WRITTEN TASK
Go through the data below and gather each line containing "with".

GIVEN ENTRIES
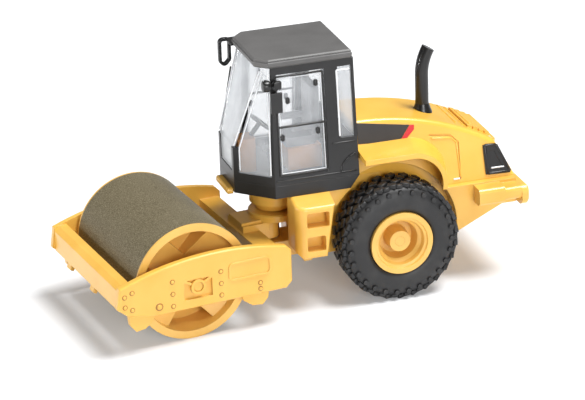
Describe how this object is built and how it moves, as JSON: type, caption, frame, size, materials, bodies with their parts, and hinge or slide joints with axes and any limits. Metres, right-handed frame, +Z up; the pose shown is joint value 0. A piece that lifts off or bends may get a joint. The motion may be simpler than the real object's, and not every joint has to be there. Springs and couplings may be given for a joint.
{
  "type": "toy road roller",
  "caption": "Scale model of a single-drum articulated road roller with a smooth front drum, glazed cab, sloping engine hood and lugged rear tyres.",
  "frame": {"origin": "centre of the bounding box on the ground", "axes": "+X towards the drum along the rear frame, +Y to the left of the machine, +Z up"},
  "size_m": [0.0684, 0.0298, 0.0381],
  "materials": {
    "cab_black": "satin",
    "clear": "clear",
    "drum_cream": "satin",
    "drum_metal": "worn",
    "frame_yellow": "satin",
    "hood_yellow": "satin",
    "inside_tan": "matt",
    "pin_steel": "turned",
    "rim_cream": "satin",
    "roof_grey": "satin",
    "seat_grey": "matt",
    "tyre_black": "matt",
    "vent_black": "matt",
    "wheel_dark": "satin"
  },
  "bodies": {
    "rear_frame": {"rear_frame": "frame_yellow", "hitch_pin": "pin_steel", "rear_bumper": "frame_yellow", "hood": "hood_yellow", "vent_left": "vent_black", "vent_right": "vent_black", "exhaust": "vent_black", "cab_base": "cab_black", "cab_frame": "cab_black", "cab_roof": "roof_grey", "glass_left": "clear", "glass_right": "clear", "quarter_glass_left": "clear", "quarter_glass_right": "clear", "corner_glass_left": "clear", "corner_glass_right": "clear", "glass_front": "clear", "glass_rear": "clear", "console": "inside_tan", "steering_wheel": "wheel_dark", "seat": "seat_grey", "seat_base": "inside_tan", "front_bar": "frame_yellow", "mirror_left": "vent_black", "mirror_right": "vent_black"},
    "front_frame": {"drum_frame": "frame_yellow"},
    "drum": {"drum_shell": "drum_metal", "drum_end_left": "drum_cream", "drum_end_right": "drum_cream", "drum_axle": "pin_steel"},
    "rear_wheels": {"rear_axle": "pin_steel", "rim_left": "rim_cream", "rim_right": "rim_cream", "tyre_left": "tyre_black", "tyre_right": "tyre_black"}
  },
  "joints": [
    {"name": "articulation", "type": "hinge", "parent": "rear_frame", "child": "front_frame", "pos_m": [0.00234, -0.00202, 0.01], "axis": [0, 0, 1], "range_deg": [-24.9, 11.1]},
    {"name": "drum_spin", "type": "hinge", "parent": "front_frame", "child": "drum", "pos_m": [0.02022, 0.00014, 0.0088], "axis": [-0.1201, 0.9928, 0], "continuous": true},
    {"name": "axle_spin", "type": "hinge", "parent": "rear_frame", "child": "rear_wheels", "pos_m": [-0.01336, -0.00202, 0.0091], "axis": [0, 1, 0], "continuous": true}
  ]
}
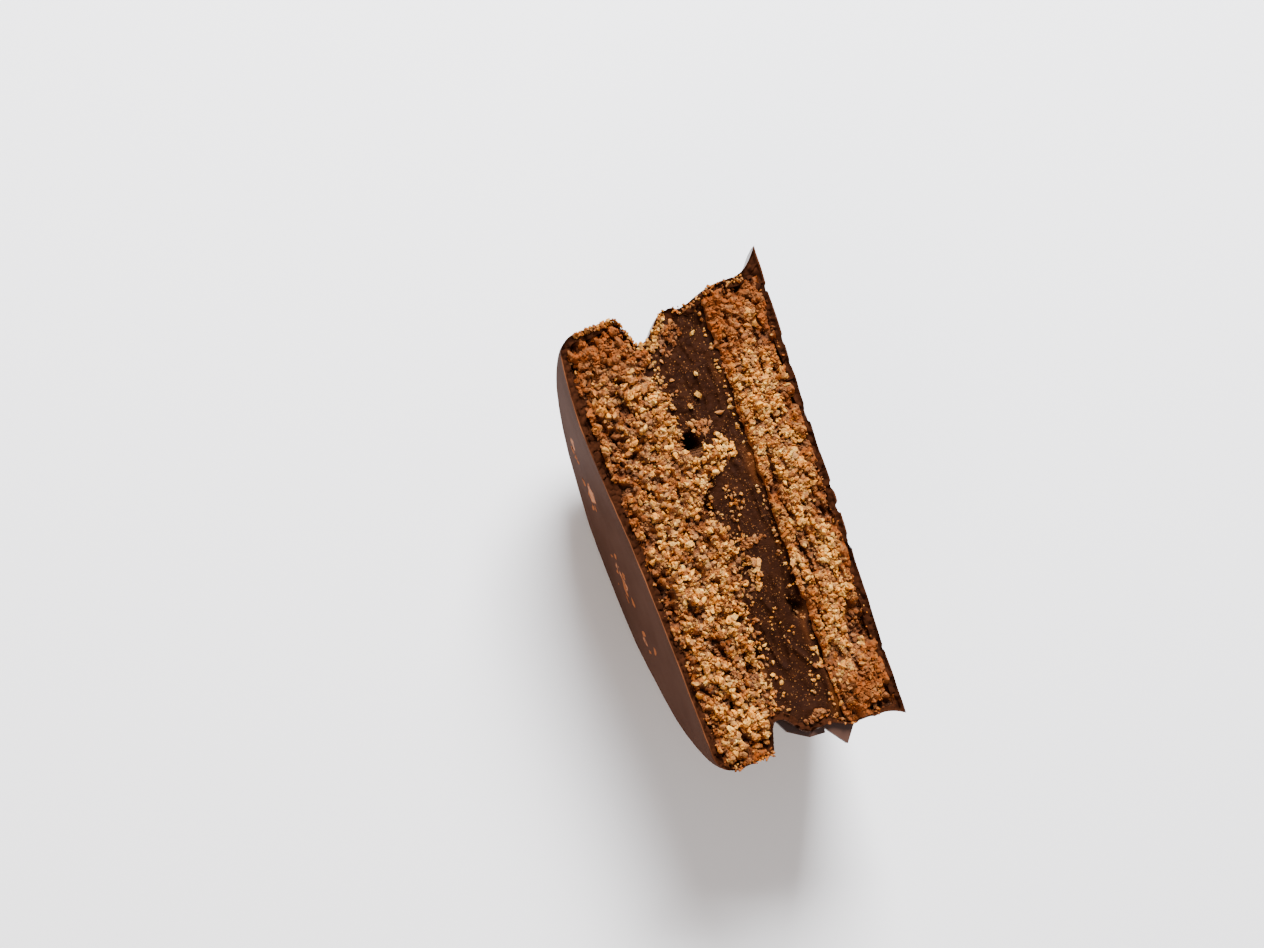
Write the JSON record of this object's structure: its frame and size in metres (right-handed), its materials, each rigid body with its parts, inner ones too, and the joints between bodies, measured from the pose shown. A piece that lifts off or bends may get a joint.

SOLUTION
Describe how this object is built and how it moves, as JSON: type, caption, frame, size, materials, bodies with their parts, and hinge or slide joints with axes and any limits. Metres, right-handed frame, +Z up; the pose shown is joint value 0. A piece that lifts off or bends may get a joint. The motion may be simpler than the real object's, and not every joint has to be there. Springs and couplings may be given for a joint.
  "caption": "Scale model of a single-drum articulated road roller with a smooth front drum, glazed cab, sloping engine hood and lugged rear tyres.",
Write the JSON record of this object's structure: its frame and size in metres (right-handed), its materials, each rigid body with its parts, inner ones too, and the joints between bodies, measured from the pose shown. A piece that lifts off or bends may get a joint.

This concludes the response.